This time I was asked to find and attend an event, and then live-tweet the event as it was occurring. This was my first real experience with Twitter (I had an account previously, but had never really used it). I loaded up my Twitter account and decided to attend a speech given by two-time Pulitzer prize winner David McCullough, writer of historical books such as 1776 and John Adams (the latter of which was turned into a TV mini-series by HBO).
Jumping right into a platform that I was not used to was not exactly the easiest thing to do. I think it would take a lot more practice to be good at using the platform to write stories, but I think I was able to capture some good quotes and moments from the speech. I worry about the cohesion of the story as a whole and I feel like I had a hard time making a sensible narrative in the form of tweets, which I had hoped would be easier.
I mostly tweeted direct quotes because they seemed to be the most relevant and interesting parts of the event, though I did tweet the where and the when and elaborated on the who a couple of times especially at the beginning and right before the speech. I wasn’t sure if I should continue to repeat those kinds of things throughout the event or if the earlier tweets sufficed.
The tweeting itself was also a bit more difficult then I imagined. For most of the tweets I was fine on length, though a few of them required me to rework my wording. One was so long that I had to leave out the last period. That was difficult, because as I was trying to edit on a touch screen I felt like I was missing possibly important parts of the speech itself. I also had trouble taking pictures – I tweeted one from right before the talk, but during the actual talk all my phone could pick up were glowing people on the stage because the house lights were down.
Another thing I’d change in the future is the brightness on my screens. I brought both my phone and my Kindle Fire with me, but when the lights went down I had to hastily turn down the brightness on my phone and so never pulled the Kindle out. Thinking ahead, I’d turn the brightness down beforehand next time (it saves on battery life anyway).

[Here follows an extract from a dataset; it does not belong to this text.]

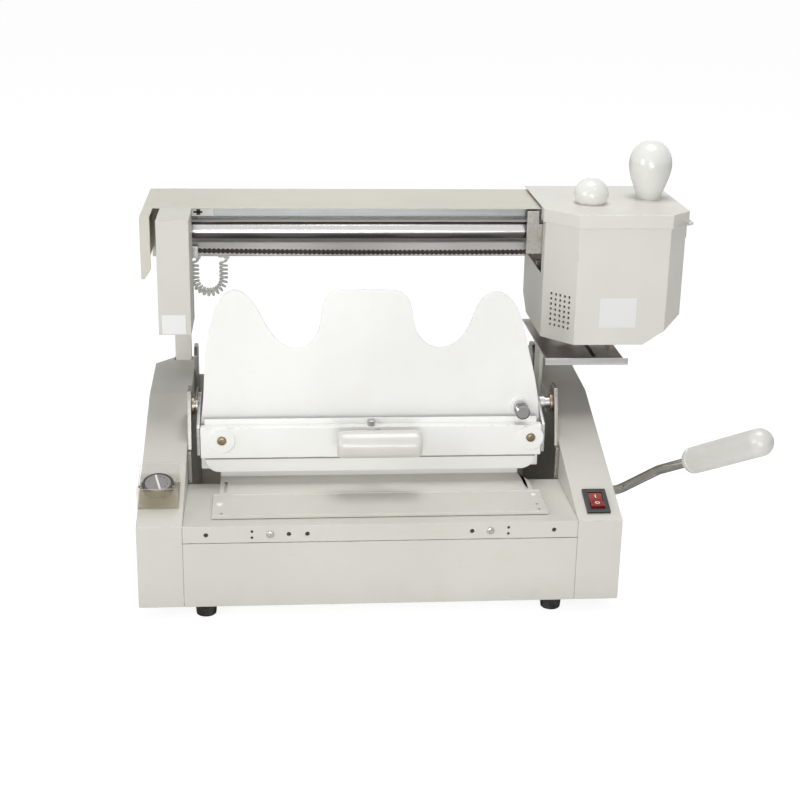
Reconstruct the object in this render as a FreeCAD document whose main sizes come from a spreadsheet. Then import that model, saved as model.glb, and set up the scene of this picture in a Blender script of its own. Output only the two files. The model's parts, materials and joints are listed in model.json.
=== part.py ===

I did do two brief interviews, one with an usher before the event started and one with a student afterward. Tweeting these interviews was short and sweet, which I suppose is true of almost anything Twitter-related. In fact, the whole thing felt rather hectic. For most of the speech I felt like I was just frantically typing at my screen, while simultaneously trying to listen to and remember what McCullough was saying.
I’m writing a paper right now in another class about multimedia and the future reporter, and even though I don’t want to be a reporter I know there’s a good chance I’ll be using Twitter and other social media no matter what job I get in the near future. It’s important to know how to use them effectively and to send succinct, meaningful messages on these platforms, even if I only use them to advertise my own writing and work (which I have been doing via a Facebook page for several years.)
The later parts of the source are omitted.